--- START ---

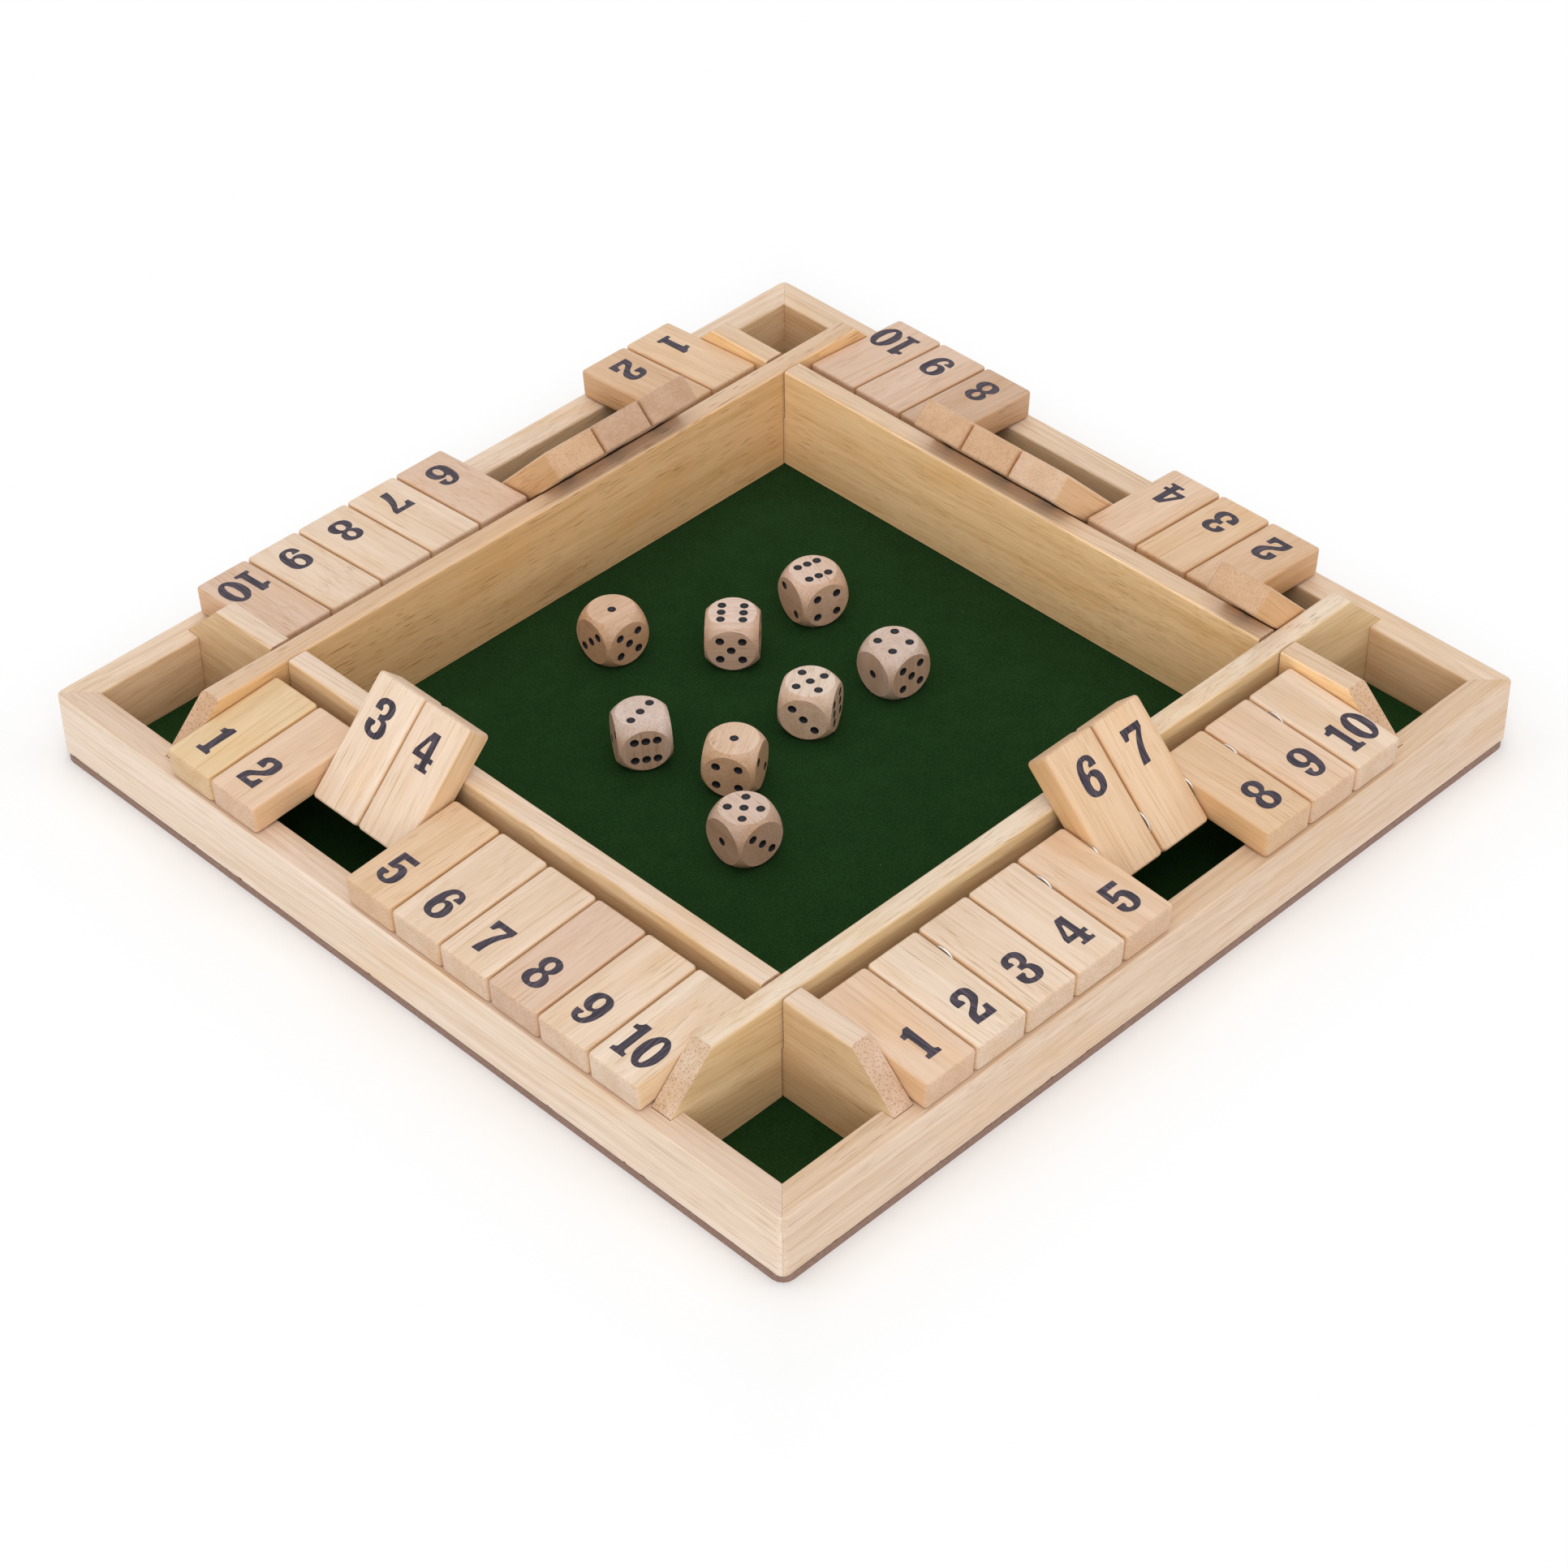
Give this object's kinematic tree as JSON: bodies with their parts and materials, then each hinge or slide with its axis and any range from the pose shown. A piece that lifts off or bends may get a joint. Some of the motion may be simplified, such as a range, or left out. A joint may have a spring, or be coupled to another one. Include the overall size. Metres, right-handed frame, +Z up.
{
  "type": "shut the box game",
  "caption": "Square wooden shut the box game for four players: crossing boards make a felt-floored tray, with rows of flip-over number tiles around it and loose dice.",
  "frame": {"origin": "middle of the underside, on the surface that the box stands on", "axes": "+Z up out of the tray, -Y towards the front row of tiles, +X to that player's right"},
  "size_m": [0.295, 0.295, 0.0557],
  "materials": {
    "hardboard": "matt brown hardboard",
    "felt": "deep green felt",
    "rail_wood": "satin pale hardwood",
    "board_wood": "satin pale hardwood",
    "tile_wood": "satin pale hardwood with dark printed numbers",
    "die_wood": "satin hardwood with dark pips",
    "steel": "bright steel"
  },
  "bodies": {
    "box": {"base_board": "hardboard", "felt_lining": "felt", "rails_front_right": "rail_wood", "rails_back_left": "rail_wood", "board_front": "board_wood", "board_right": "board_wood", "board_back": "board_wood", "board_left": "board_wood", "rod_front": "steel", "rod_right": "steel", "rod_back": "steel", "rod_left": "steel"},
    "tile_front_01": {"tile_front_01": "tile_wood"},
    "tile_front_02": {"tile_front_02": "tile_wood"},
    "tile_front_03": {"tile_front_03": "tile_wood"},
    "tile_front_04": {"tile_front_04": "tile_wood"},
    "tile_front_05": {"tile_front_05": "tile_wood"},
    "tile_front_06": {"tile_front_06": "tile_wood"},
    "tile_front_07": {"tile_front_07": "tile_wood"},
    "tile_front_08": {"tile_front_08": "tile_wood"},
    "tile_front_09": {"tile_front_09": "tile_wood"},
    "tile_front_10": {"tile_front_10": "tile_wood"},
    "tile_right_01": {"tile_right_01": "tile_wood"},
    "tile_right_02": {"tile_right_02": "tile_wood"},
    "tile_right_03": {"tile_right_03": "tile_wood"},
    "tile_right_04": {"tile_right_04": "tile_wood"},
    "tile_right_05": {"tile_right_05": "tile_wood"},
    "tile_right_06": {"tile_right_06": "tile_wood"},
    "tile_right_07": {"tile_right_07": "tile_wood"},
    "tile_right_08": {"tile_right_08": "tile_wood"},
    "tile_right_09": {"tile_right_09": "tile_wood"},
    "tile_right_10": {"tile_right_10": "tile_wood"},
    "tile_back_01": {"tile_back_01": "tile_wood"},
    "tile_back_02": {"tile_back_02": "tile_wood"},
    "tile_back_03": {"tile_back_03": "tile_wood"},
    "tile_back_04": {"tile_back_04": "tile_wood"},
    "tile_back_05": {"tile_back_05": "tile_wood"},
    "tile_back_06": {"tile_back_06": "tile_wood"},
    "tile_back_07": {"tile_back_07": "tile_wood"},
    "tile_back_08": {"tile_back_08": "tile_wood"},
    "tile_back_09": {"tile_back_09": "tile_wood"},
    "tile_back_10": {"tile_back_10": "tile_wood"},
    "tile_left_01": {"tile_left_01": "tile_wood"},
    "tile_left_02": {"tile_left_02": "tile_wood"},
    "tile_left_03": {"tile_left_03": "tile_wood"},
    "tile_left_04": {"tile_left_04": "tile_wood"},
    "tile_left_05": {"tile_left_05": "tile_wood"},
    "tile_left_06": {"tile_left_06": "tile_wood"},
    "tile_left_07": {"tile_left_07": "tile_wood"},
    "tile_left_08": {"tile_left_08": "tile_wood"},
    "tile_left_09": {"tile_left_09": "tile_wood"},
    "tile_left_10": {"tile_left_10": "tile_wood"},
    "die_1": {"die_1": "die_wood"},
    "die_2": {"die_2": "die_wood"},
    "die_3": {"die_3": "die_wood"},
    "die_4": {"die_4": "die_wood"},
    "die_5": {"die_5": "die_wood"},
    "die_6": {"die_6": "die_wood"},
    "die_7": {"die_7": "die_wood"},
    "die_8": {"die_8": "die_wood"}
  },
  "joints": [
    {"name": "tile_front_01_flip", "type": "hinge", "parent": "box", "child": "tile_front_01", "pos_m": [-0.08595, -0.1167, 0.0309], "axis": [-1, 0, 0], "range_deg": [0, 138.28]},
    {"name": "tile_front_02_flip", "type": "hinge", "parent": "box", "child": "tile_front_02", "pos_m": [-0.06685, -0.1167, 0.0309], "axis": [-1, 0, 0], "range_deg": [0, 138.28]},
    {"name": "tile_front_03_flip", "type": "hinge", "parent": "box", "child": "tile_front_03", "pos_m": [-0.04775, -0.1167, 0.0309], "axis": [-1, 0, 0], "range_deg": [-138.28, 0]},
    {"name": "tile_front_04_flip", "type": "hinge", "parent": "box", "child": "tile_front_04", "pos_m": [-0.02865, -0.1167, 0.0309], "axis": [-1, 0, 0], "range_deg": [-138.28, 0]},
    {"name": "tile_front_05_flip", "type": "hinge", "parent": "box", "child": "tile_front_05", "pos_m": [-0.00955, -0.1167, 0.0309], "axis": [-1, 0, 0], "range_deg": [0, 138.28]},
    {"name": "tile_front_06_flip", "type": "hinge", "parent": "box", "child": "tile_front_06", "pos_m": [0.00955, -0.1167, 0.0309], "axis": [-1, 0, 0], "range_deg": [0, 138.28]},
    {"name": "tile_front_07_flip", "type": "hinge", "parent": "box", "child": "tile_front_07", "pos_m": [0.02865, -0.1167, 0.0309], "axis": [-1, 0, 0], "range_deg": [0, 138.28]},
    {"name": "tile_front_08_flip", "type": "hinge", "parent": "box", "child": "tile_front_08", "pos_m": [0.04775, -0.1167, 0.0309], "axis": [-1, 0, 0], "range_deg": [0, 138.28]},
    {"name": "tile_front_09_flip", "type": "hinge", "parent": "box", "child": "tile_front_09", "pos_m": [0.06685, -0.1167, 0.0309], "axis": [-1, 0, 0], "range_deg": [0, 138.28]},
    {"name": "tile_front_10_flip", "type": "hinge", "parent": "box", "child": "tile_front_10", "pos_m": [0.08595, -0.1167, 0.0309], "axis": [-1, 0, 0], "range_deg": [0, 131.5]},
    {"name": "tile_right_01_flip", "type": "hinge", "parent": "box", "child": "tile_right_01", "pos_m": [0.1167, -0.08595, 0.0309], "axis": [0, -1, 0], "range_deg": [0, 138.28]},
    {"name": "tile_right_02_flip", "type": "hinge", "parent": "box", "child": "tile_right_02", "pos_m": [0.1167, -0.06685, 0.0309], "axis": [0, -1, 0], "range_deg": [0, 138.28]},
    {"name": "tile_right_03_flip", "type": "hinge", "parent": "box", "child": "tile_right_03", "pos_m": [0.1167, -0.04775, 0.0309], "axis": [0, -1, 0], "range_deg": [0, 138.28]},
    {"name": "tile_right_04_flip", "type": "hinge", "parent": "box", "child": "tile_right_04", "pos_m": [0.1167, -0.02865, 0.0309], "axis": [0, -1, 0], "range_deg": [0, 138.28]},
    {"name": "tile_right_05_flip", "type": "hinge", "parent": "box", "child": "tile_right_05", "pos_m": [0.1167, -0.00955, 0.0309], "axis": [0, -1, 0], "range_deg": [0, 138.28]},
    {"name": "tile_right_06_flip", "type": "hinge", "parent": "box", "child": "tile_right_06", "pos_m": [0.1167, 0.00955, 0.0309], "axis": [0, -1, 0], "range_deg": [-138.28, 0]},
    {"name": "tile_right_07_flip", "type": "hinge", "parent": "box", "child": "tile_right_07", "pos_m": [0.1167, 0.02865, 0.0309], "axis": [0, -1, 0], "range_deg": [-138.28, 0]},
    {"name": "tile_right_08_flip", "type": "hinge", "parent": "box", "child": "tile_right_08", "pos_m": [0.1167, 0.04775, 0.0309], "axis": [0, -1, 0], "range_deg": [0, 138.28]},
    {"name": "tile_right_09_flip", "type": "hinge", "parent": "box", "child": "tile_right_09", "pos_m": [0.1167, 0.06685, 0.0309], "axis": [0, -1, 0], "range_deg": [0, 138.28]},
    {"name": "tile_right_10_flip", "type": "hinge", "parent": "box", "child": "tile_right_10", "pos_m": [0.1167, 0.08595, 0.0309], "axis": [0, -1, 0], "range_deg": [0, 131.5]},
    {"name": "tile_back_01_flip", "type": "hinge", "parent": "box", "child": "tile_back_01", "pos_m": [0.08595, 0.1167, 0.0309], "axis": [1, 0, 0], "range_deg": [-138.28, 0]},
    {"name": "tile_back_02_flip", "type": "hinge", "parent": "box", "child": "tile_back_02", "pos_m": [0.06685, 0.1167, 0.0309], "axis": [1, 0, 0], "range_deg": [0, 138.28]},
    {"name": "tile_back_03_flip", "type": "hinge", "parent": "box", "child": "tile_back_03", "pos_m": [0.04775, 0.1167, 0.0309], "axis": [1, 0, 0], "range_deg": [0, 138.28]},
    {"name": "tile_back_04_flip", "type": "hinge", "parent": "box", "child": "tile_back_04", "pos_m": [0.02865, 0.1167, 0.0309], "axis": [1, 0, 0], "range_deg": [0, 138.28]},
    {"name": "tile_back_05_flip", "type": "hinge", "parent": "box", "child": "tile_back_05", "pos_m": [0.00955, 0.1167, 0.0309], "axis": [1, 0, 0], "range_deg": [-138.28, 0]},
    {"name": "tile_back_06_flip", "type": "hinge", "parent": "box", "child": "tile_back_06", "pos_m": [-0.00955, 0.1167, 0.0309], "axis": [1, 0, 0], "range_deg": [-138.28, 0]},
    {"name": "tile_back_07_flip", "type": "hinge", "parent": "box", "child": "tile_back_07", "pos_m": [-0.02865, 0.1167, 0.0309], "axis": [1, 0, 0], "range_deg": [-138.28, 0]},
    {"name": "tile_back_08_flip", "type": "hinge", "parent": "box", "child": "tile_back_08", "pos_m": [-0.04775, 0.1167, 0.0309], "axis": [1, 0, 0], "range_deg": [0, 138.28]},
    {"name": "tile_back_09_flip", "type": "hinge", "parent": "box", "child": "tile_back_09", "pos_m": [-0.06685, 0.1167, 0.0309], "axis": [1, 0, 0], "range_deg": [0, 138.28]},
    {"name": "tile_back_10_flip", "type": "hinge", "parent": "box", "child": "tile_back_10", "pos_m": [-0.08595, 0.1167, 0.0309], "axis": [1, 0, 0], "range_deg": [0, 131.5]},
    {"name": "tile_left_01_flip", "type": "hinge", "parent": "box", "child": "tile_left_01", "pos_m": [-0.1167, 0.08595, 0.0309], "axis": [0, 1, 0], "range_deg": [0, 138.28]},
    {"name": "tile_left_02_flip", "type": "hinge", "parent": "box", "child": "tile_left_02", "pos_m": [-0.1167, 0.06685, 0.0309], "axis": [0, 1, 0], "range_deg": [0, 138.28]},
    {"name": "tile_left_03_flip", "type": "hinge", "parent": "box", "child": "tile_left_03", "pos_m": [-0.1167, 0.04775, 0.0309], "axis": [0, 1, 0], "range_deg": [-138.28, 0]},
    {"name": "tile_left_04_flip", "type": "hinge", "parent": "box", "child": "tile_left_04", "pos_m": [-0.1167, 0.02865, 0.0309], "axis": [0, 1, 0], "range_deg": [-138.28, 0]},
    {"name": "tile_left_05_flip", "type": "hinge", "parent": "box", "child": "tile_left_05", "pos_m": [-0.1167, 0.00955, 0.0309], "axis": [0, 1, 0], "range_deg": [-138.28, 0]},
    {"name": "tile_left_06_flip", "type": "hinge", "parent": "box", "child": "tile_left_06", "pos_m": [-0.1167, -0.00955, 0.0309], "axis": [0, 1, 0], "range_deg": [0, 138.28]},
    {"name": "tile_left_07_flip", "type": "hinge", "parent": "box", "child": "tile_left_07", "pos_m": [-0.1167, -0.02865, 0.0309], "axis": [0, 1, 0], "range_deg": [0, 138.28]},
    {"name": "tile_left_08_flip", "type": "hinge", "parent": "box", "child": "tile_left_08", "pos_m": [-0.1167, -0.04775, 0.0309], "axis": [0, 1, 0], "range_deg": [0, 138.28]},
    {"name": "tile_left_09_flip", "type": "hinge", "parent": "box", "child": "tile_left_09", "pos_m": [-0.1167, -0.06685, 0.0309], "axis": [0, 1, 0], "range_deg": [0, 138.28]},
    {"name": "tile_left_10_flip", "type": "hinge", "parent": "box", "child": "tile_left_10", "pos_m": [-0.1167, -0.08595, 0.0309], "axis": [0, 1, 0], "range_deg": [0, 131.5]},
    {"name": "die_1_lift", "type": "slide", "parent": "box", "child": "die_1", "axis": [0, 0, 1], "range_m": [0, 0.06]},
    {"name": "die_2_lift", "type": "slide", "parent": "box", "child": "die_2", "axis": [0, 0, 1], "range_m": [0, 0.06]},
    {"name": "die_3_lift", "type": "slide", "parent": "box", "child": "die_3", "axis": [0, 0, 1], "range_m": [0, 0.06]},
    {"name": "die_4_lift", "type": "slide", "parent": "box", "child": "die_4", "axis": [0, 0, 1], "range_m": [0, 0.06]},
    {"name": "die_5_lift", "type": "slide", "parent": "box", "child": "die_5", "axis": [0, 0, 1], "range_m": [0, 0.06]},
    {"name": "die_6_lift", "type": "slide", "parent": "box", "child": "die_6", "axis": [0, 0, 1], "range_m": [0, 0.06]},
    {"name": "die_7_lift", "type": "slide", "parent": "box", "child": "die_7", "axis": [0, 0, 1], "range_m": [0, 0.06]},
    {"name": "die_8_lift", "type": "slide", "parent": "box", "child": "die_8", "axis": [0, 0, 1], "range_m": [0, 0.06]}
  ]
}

--- END ---

Locate the lines above that hold the word "frame". Show every one of them.

Give this object's kinematic tree as JSON: bodies with their parts and materials, then each hinge or slide with its axis and any range from the pose shown. A piece that lifts off or bends may get a joint. Some of the motion may be simplified, such as a range, or left out. A joint may have a spring, or be coupled to another one. Include the overall size. Metres, right-handed frame, +Z up.
  "frame": {"origin": "middle of the underside, on the surface that the box stands on", "axes": "+Z up out of the tray, -Y towards the front row of tiles, +X to that player's right"},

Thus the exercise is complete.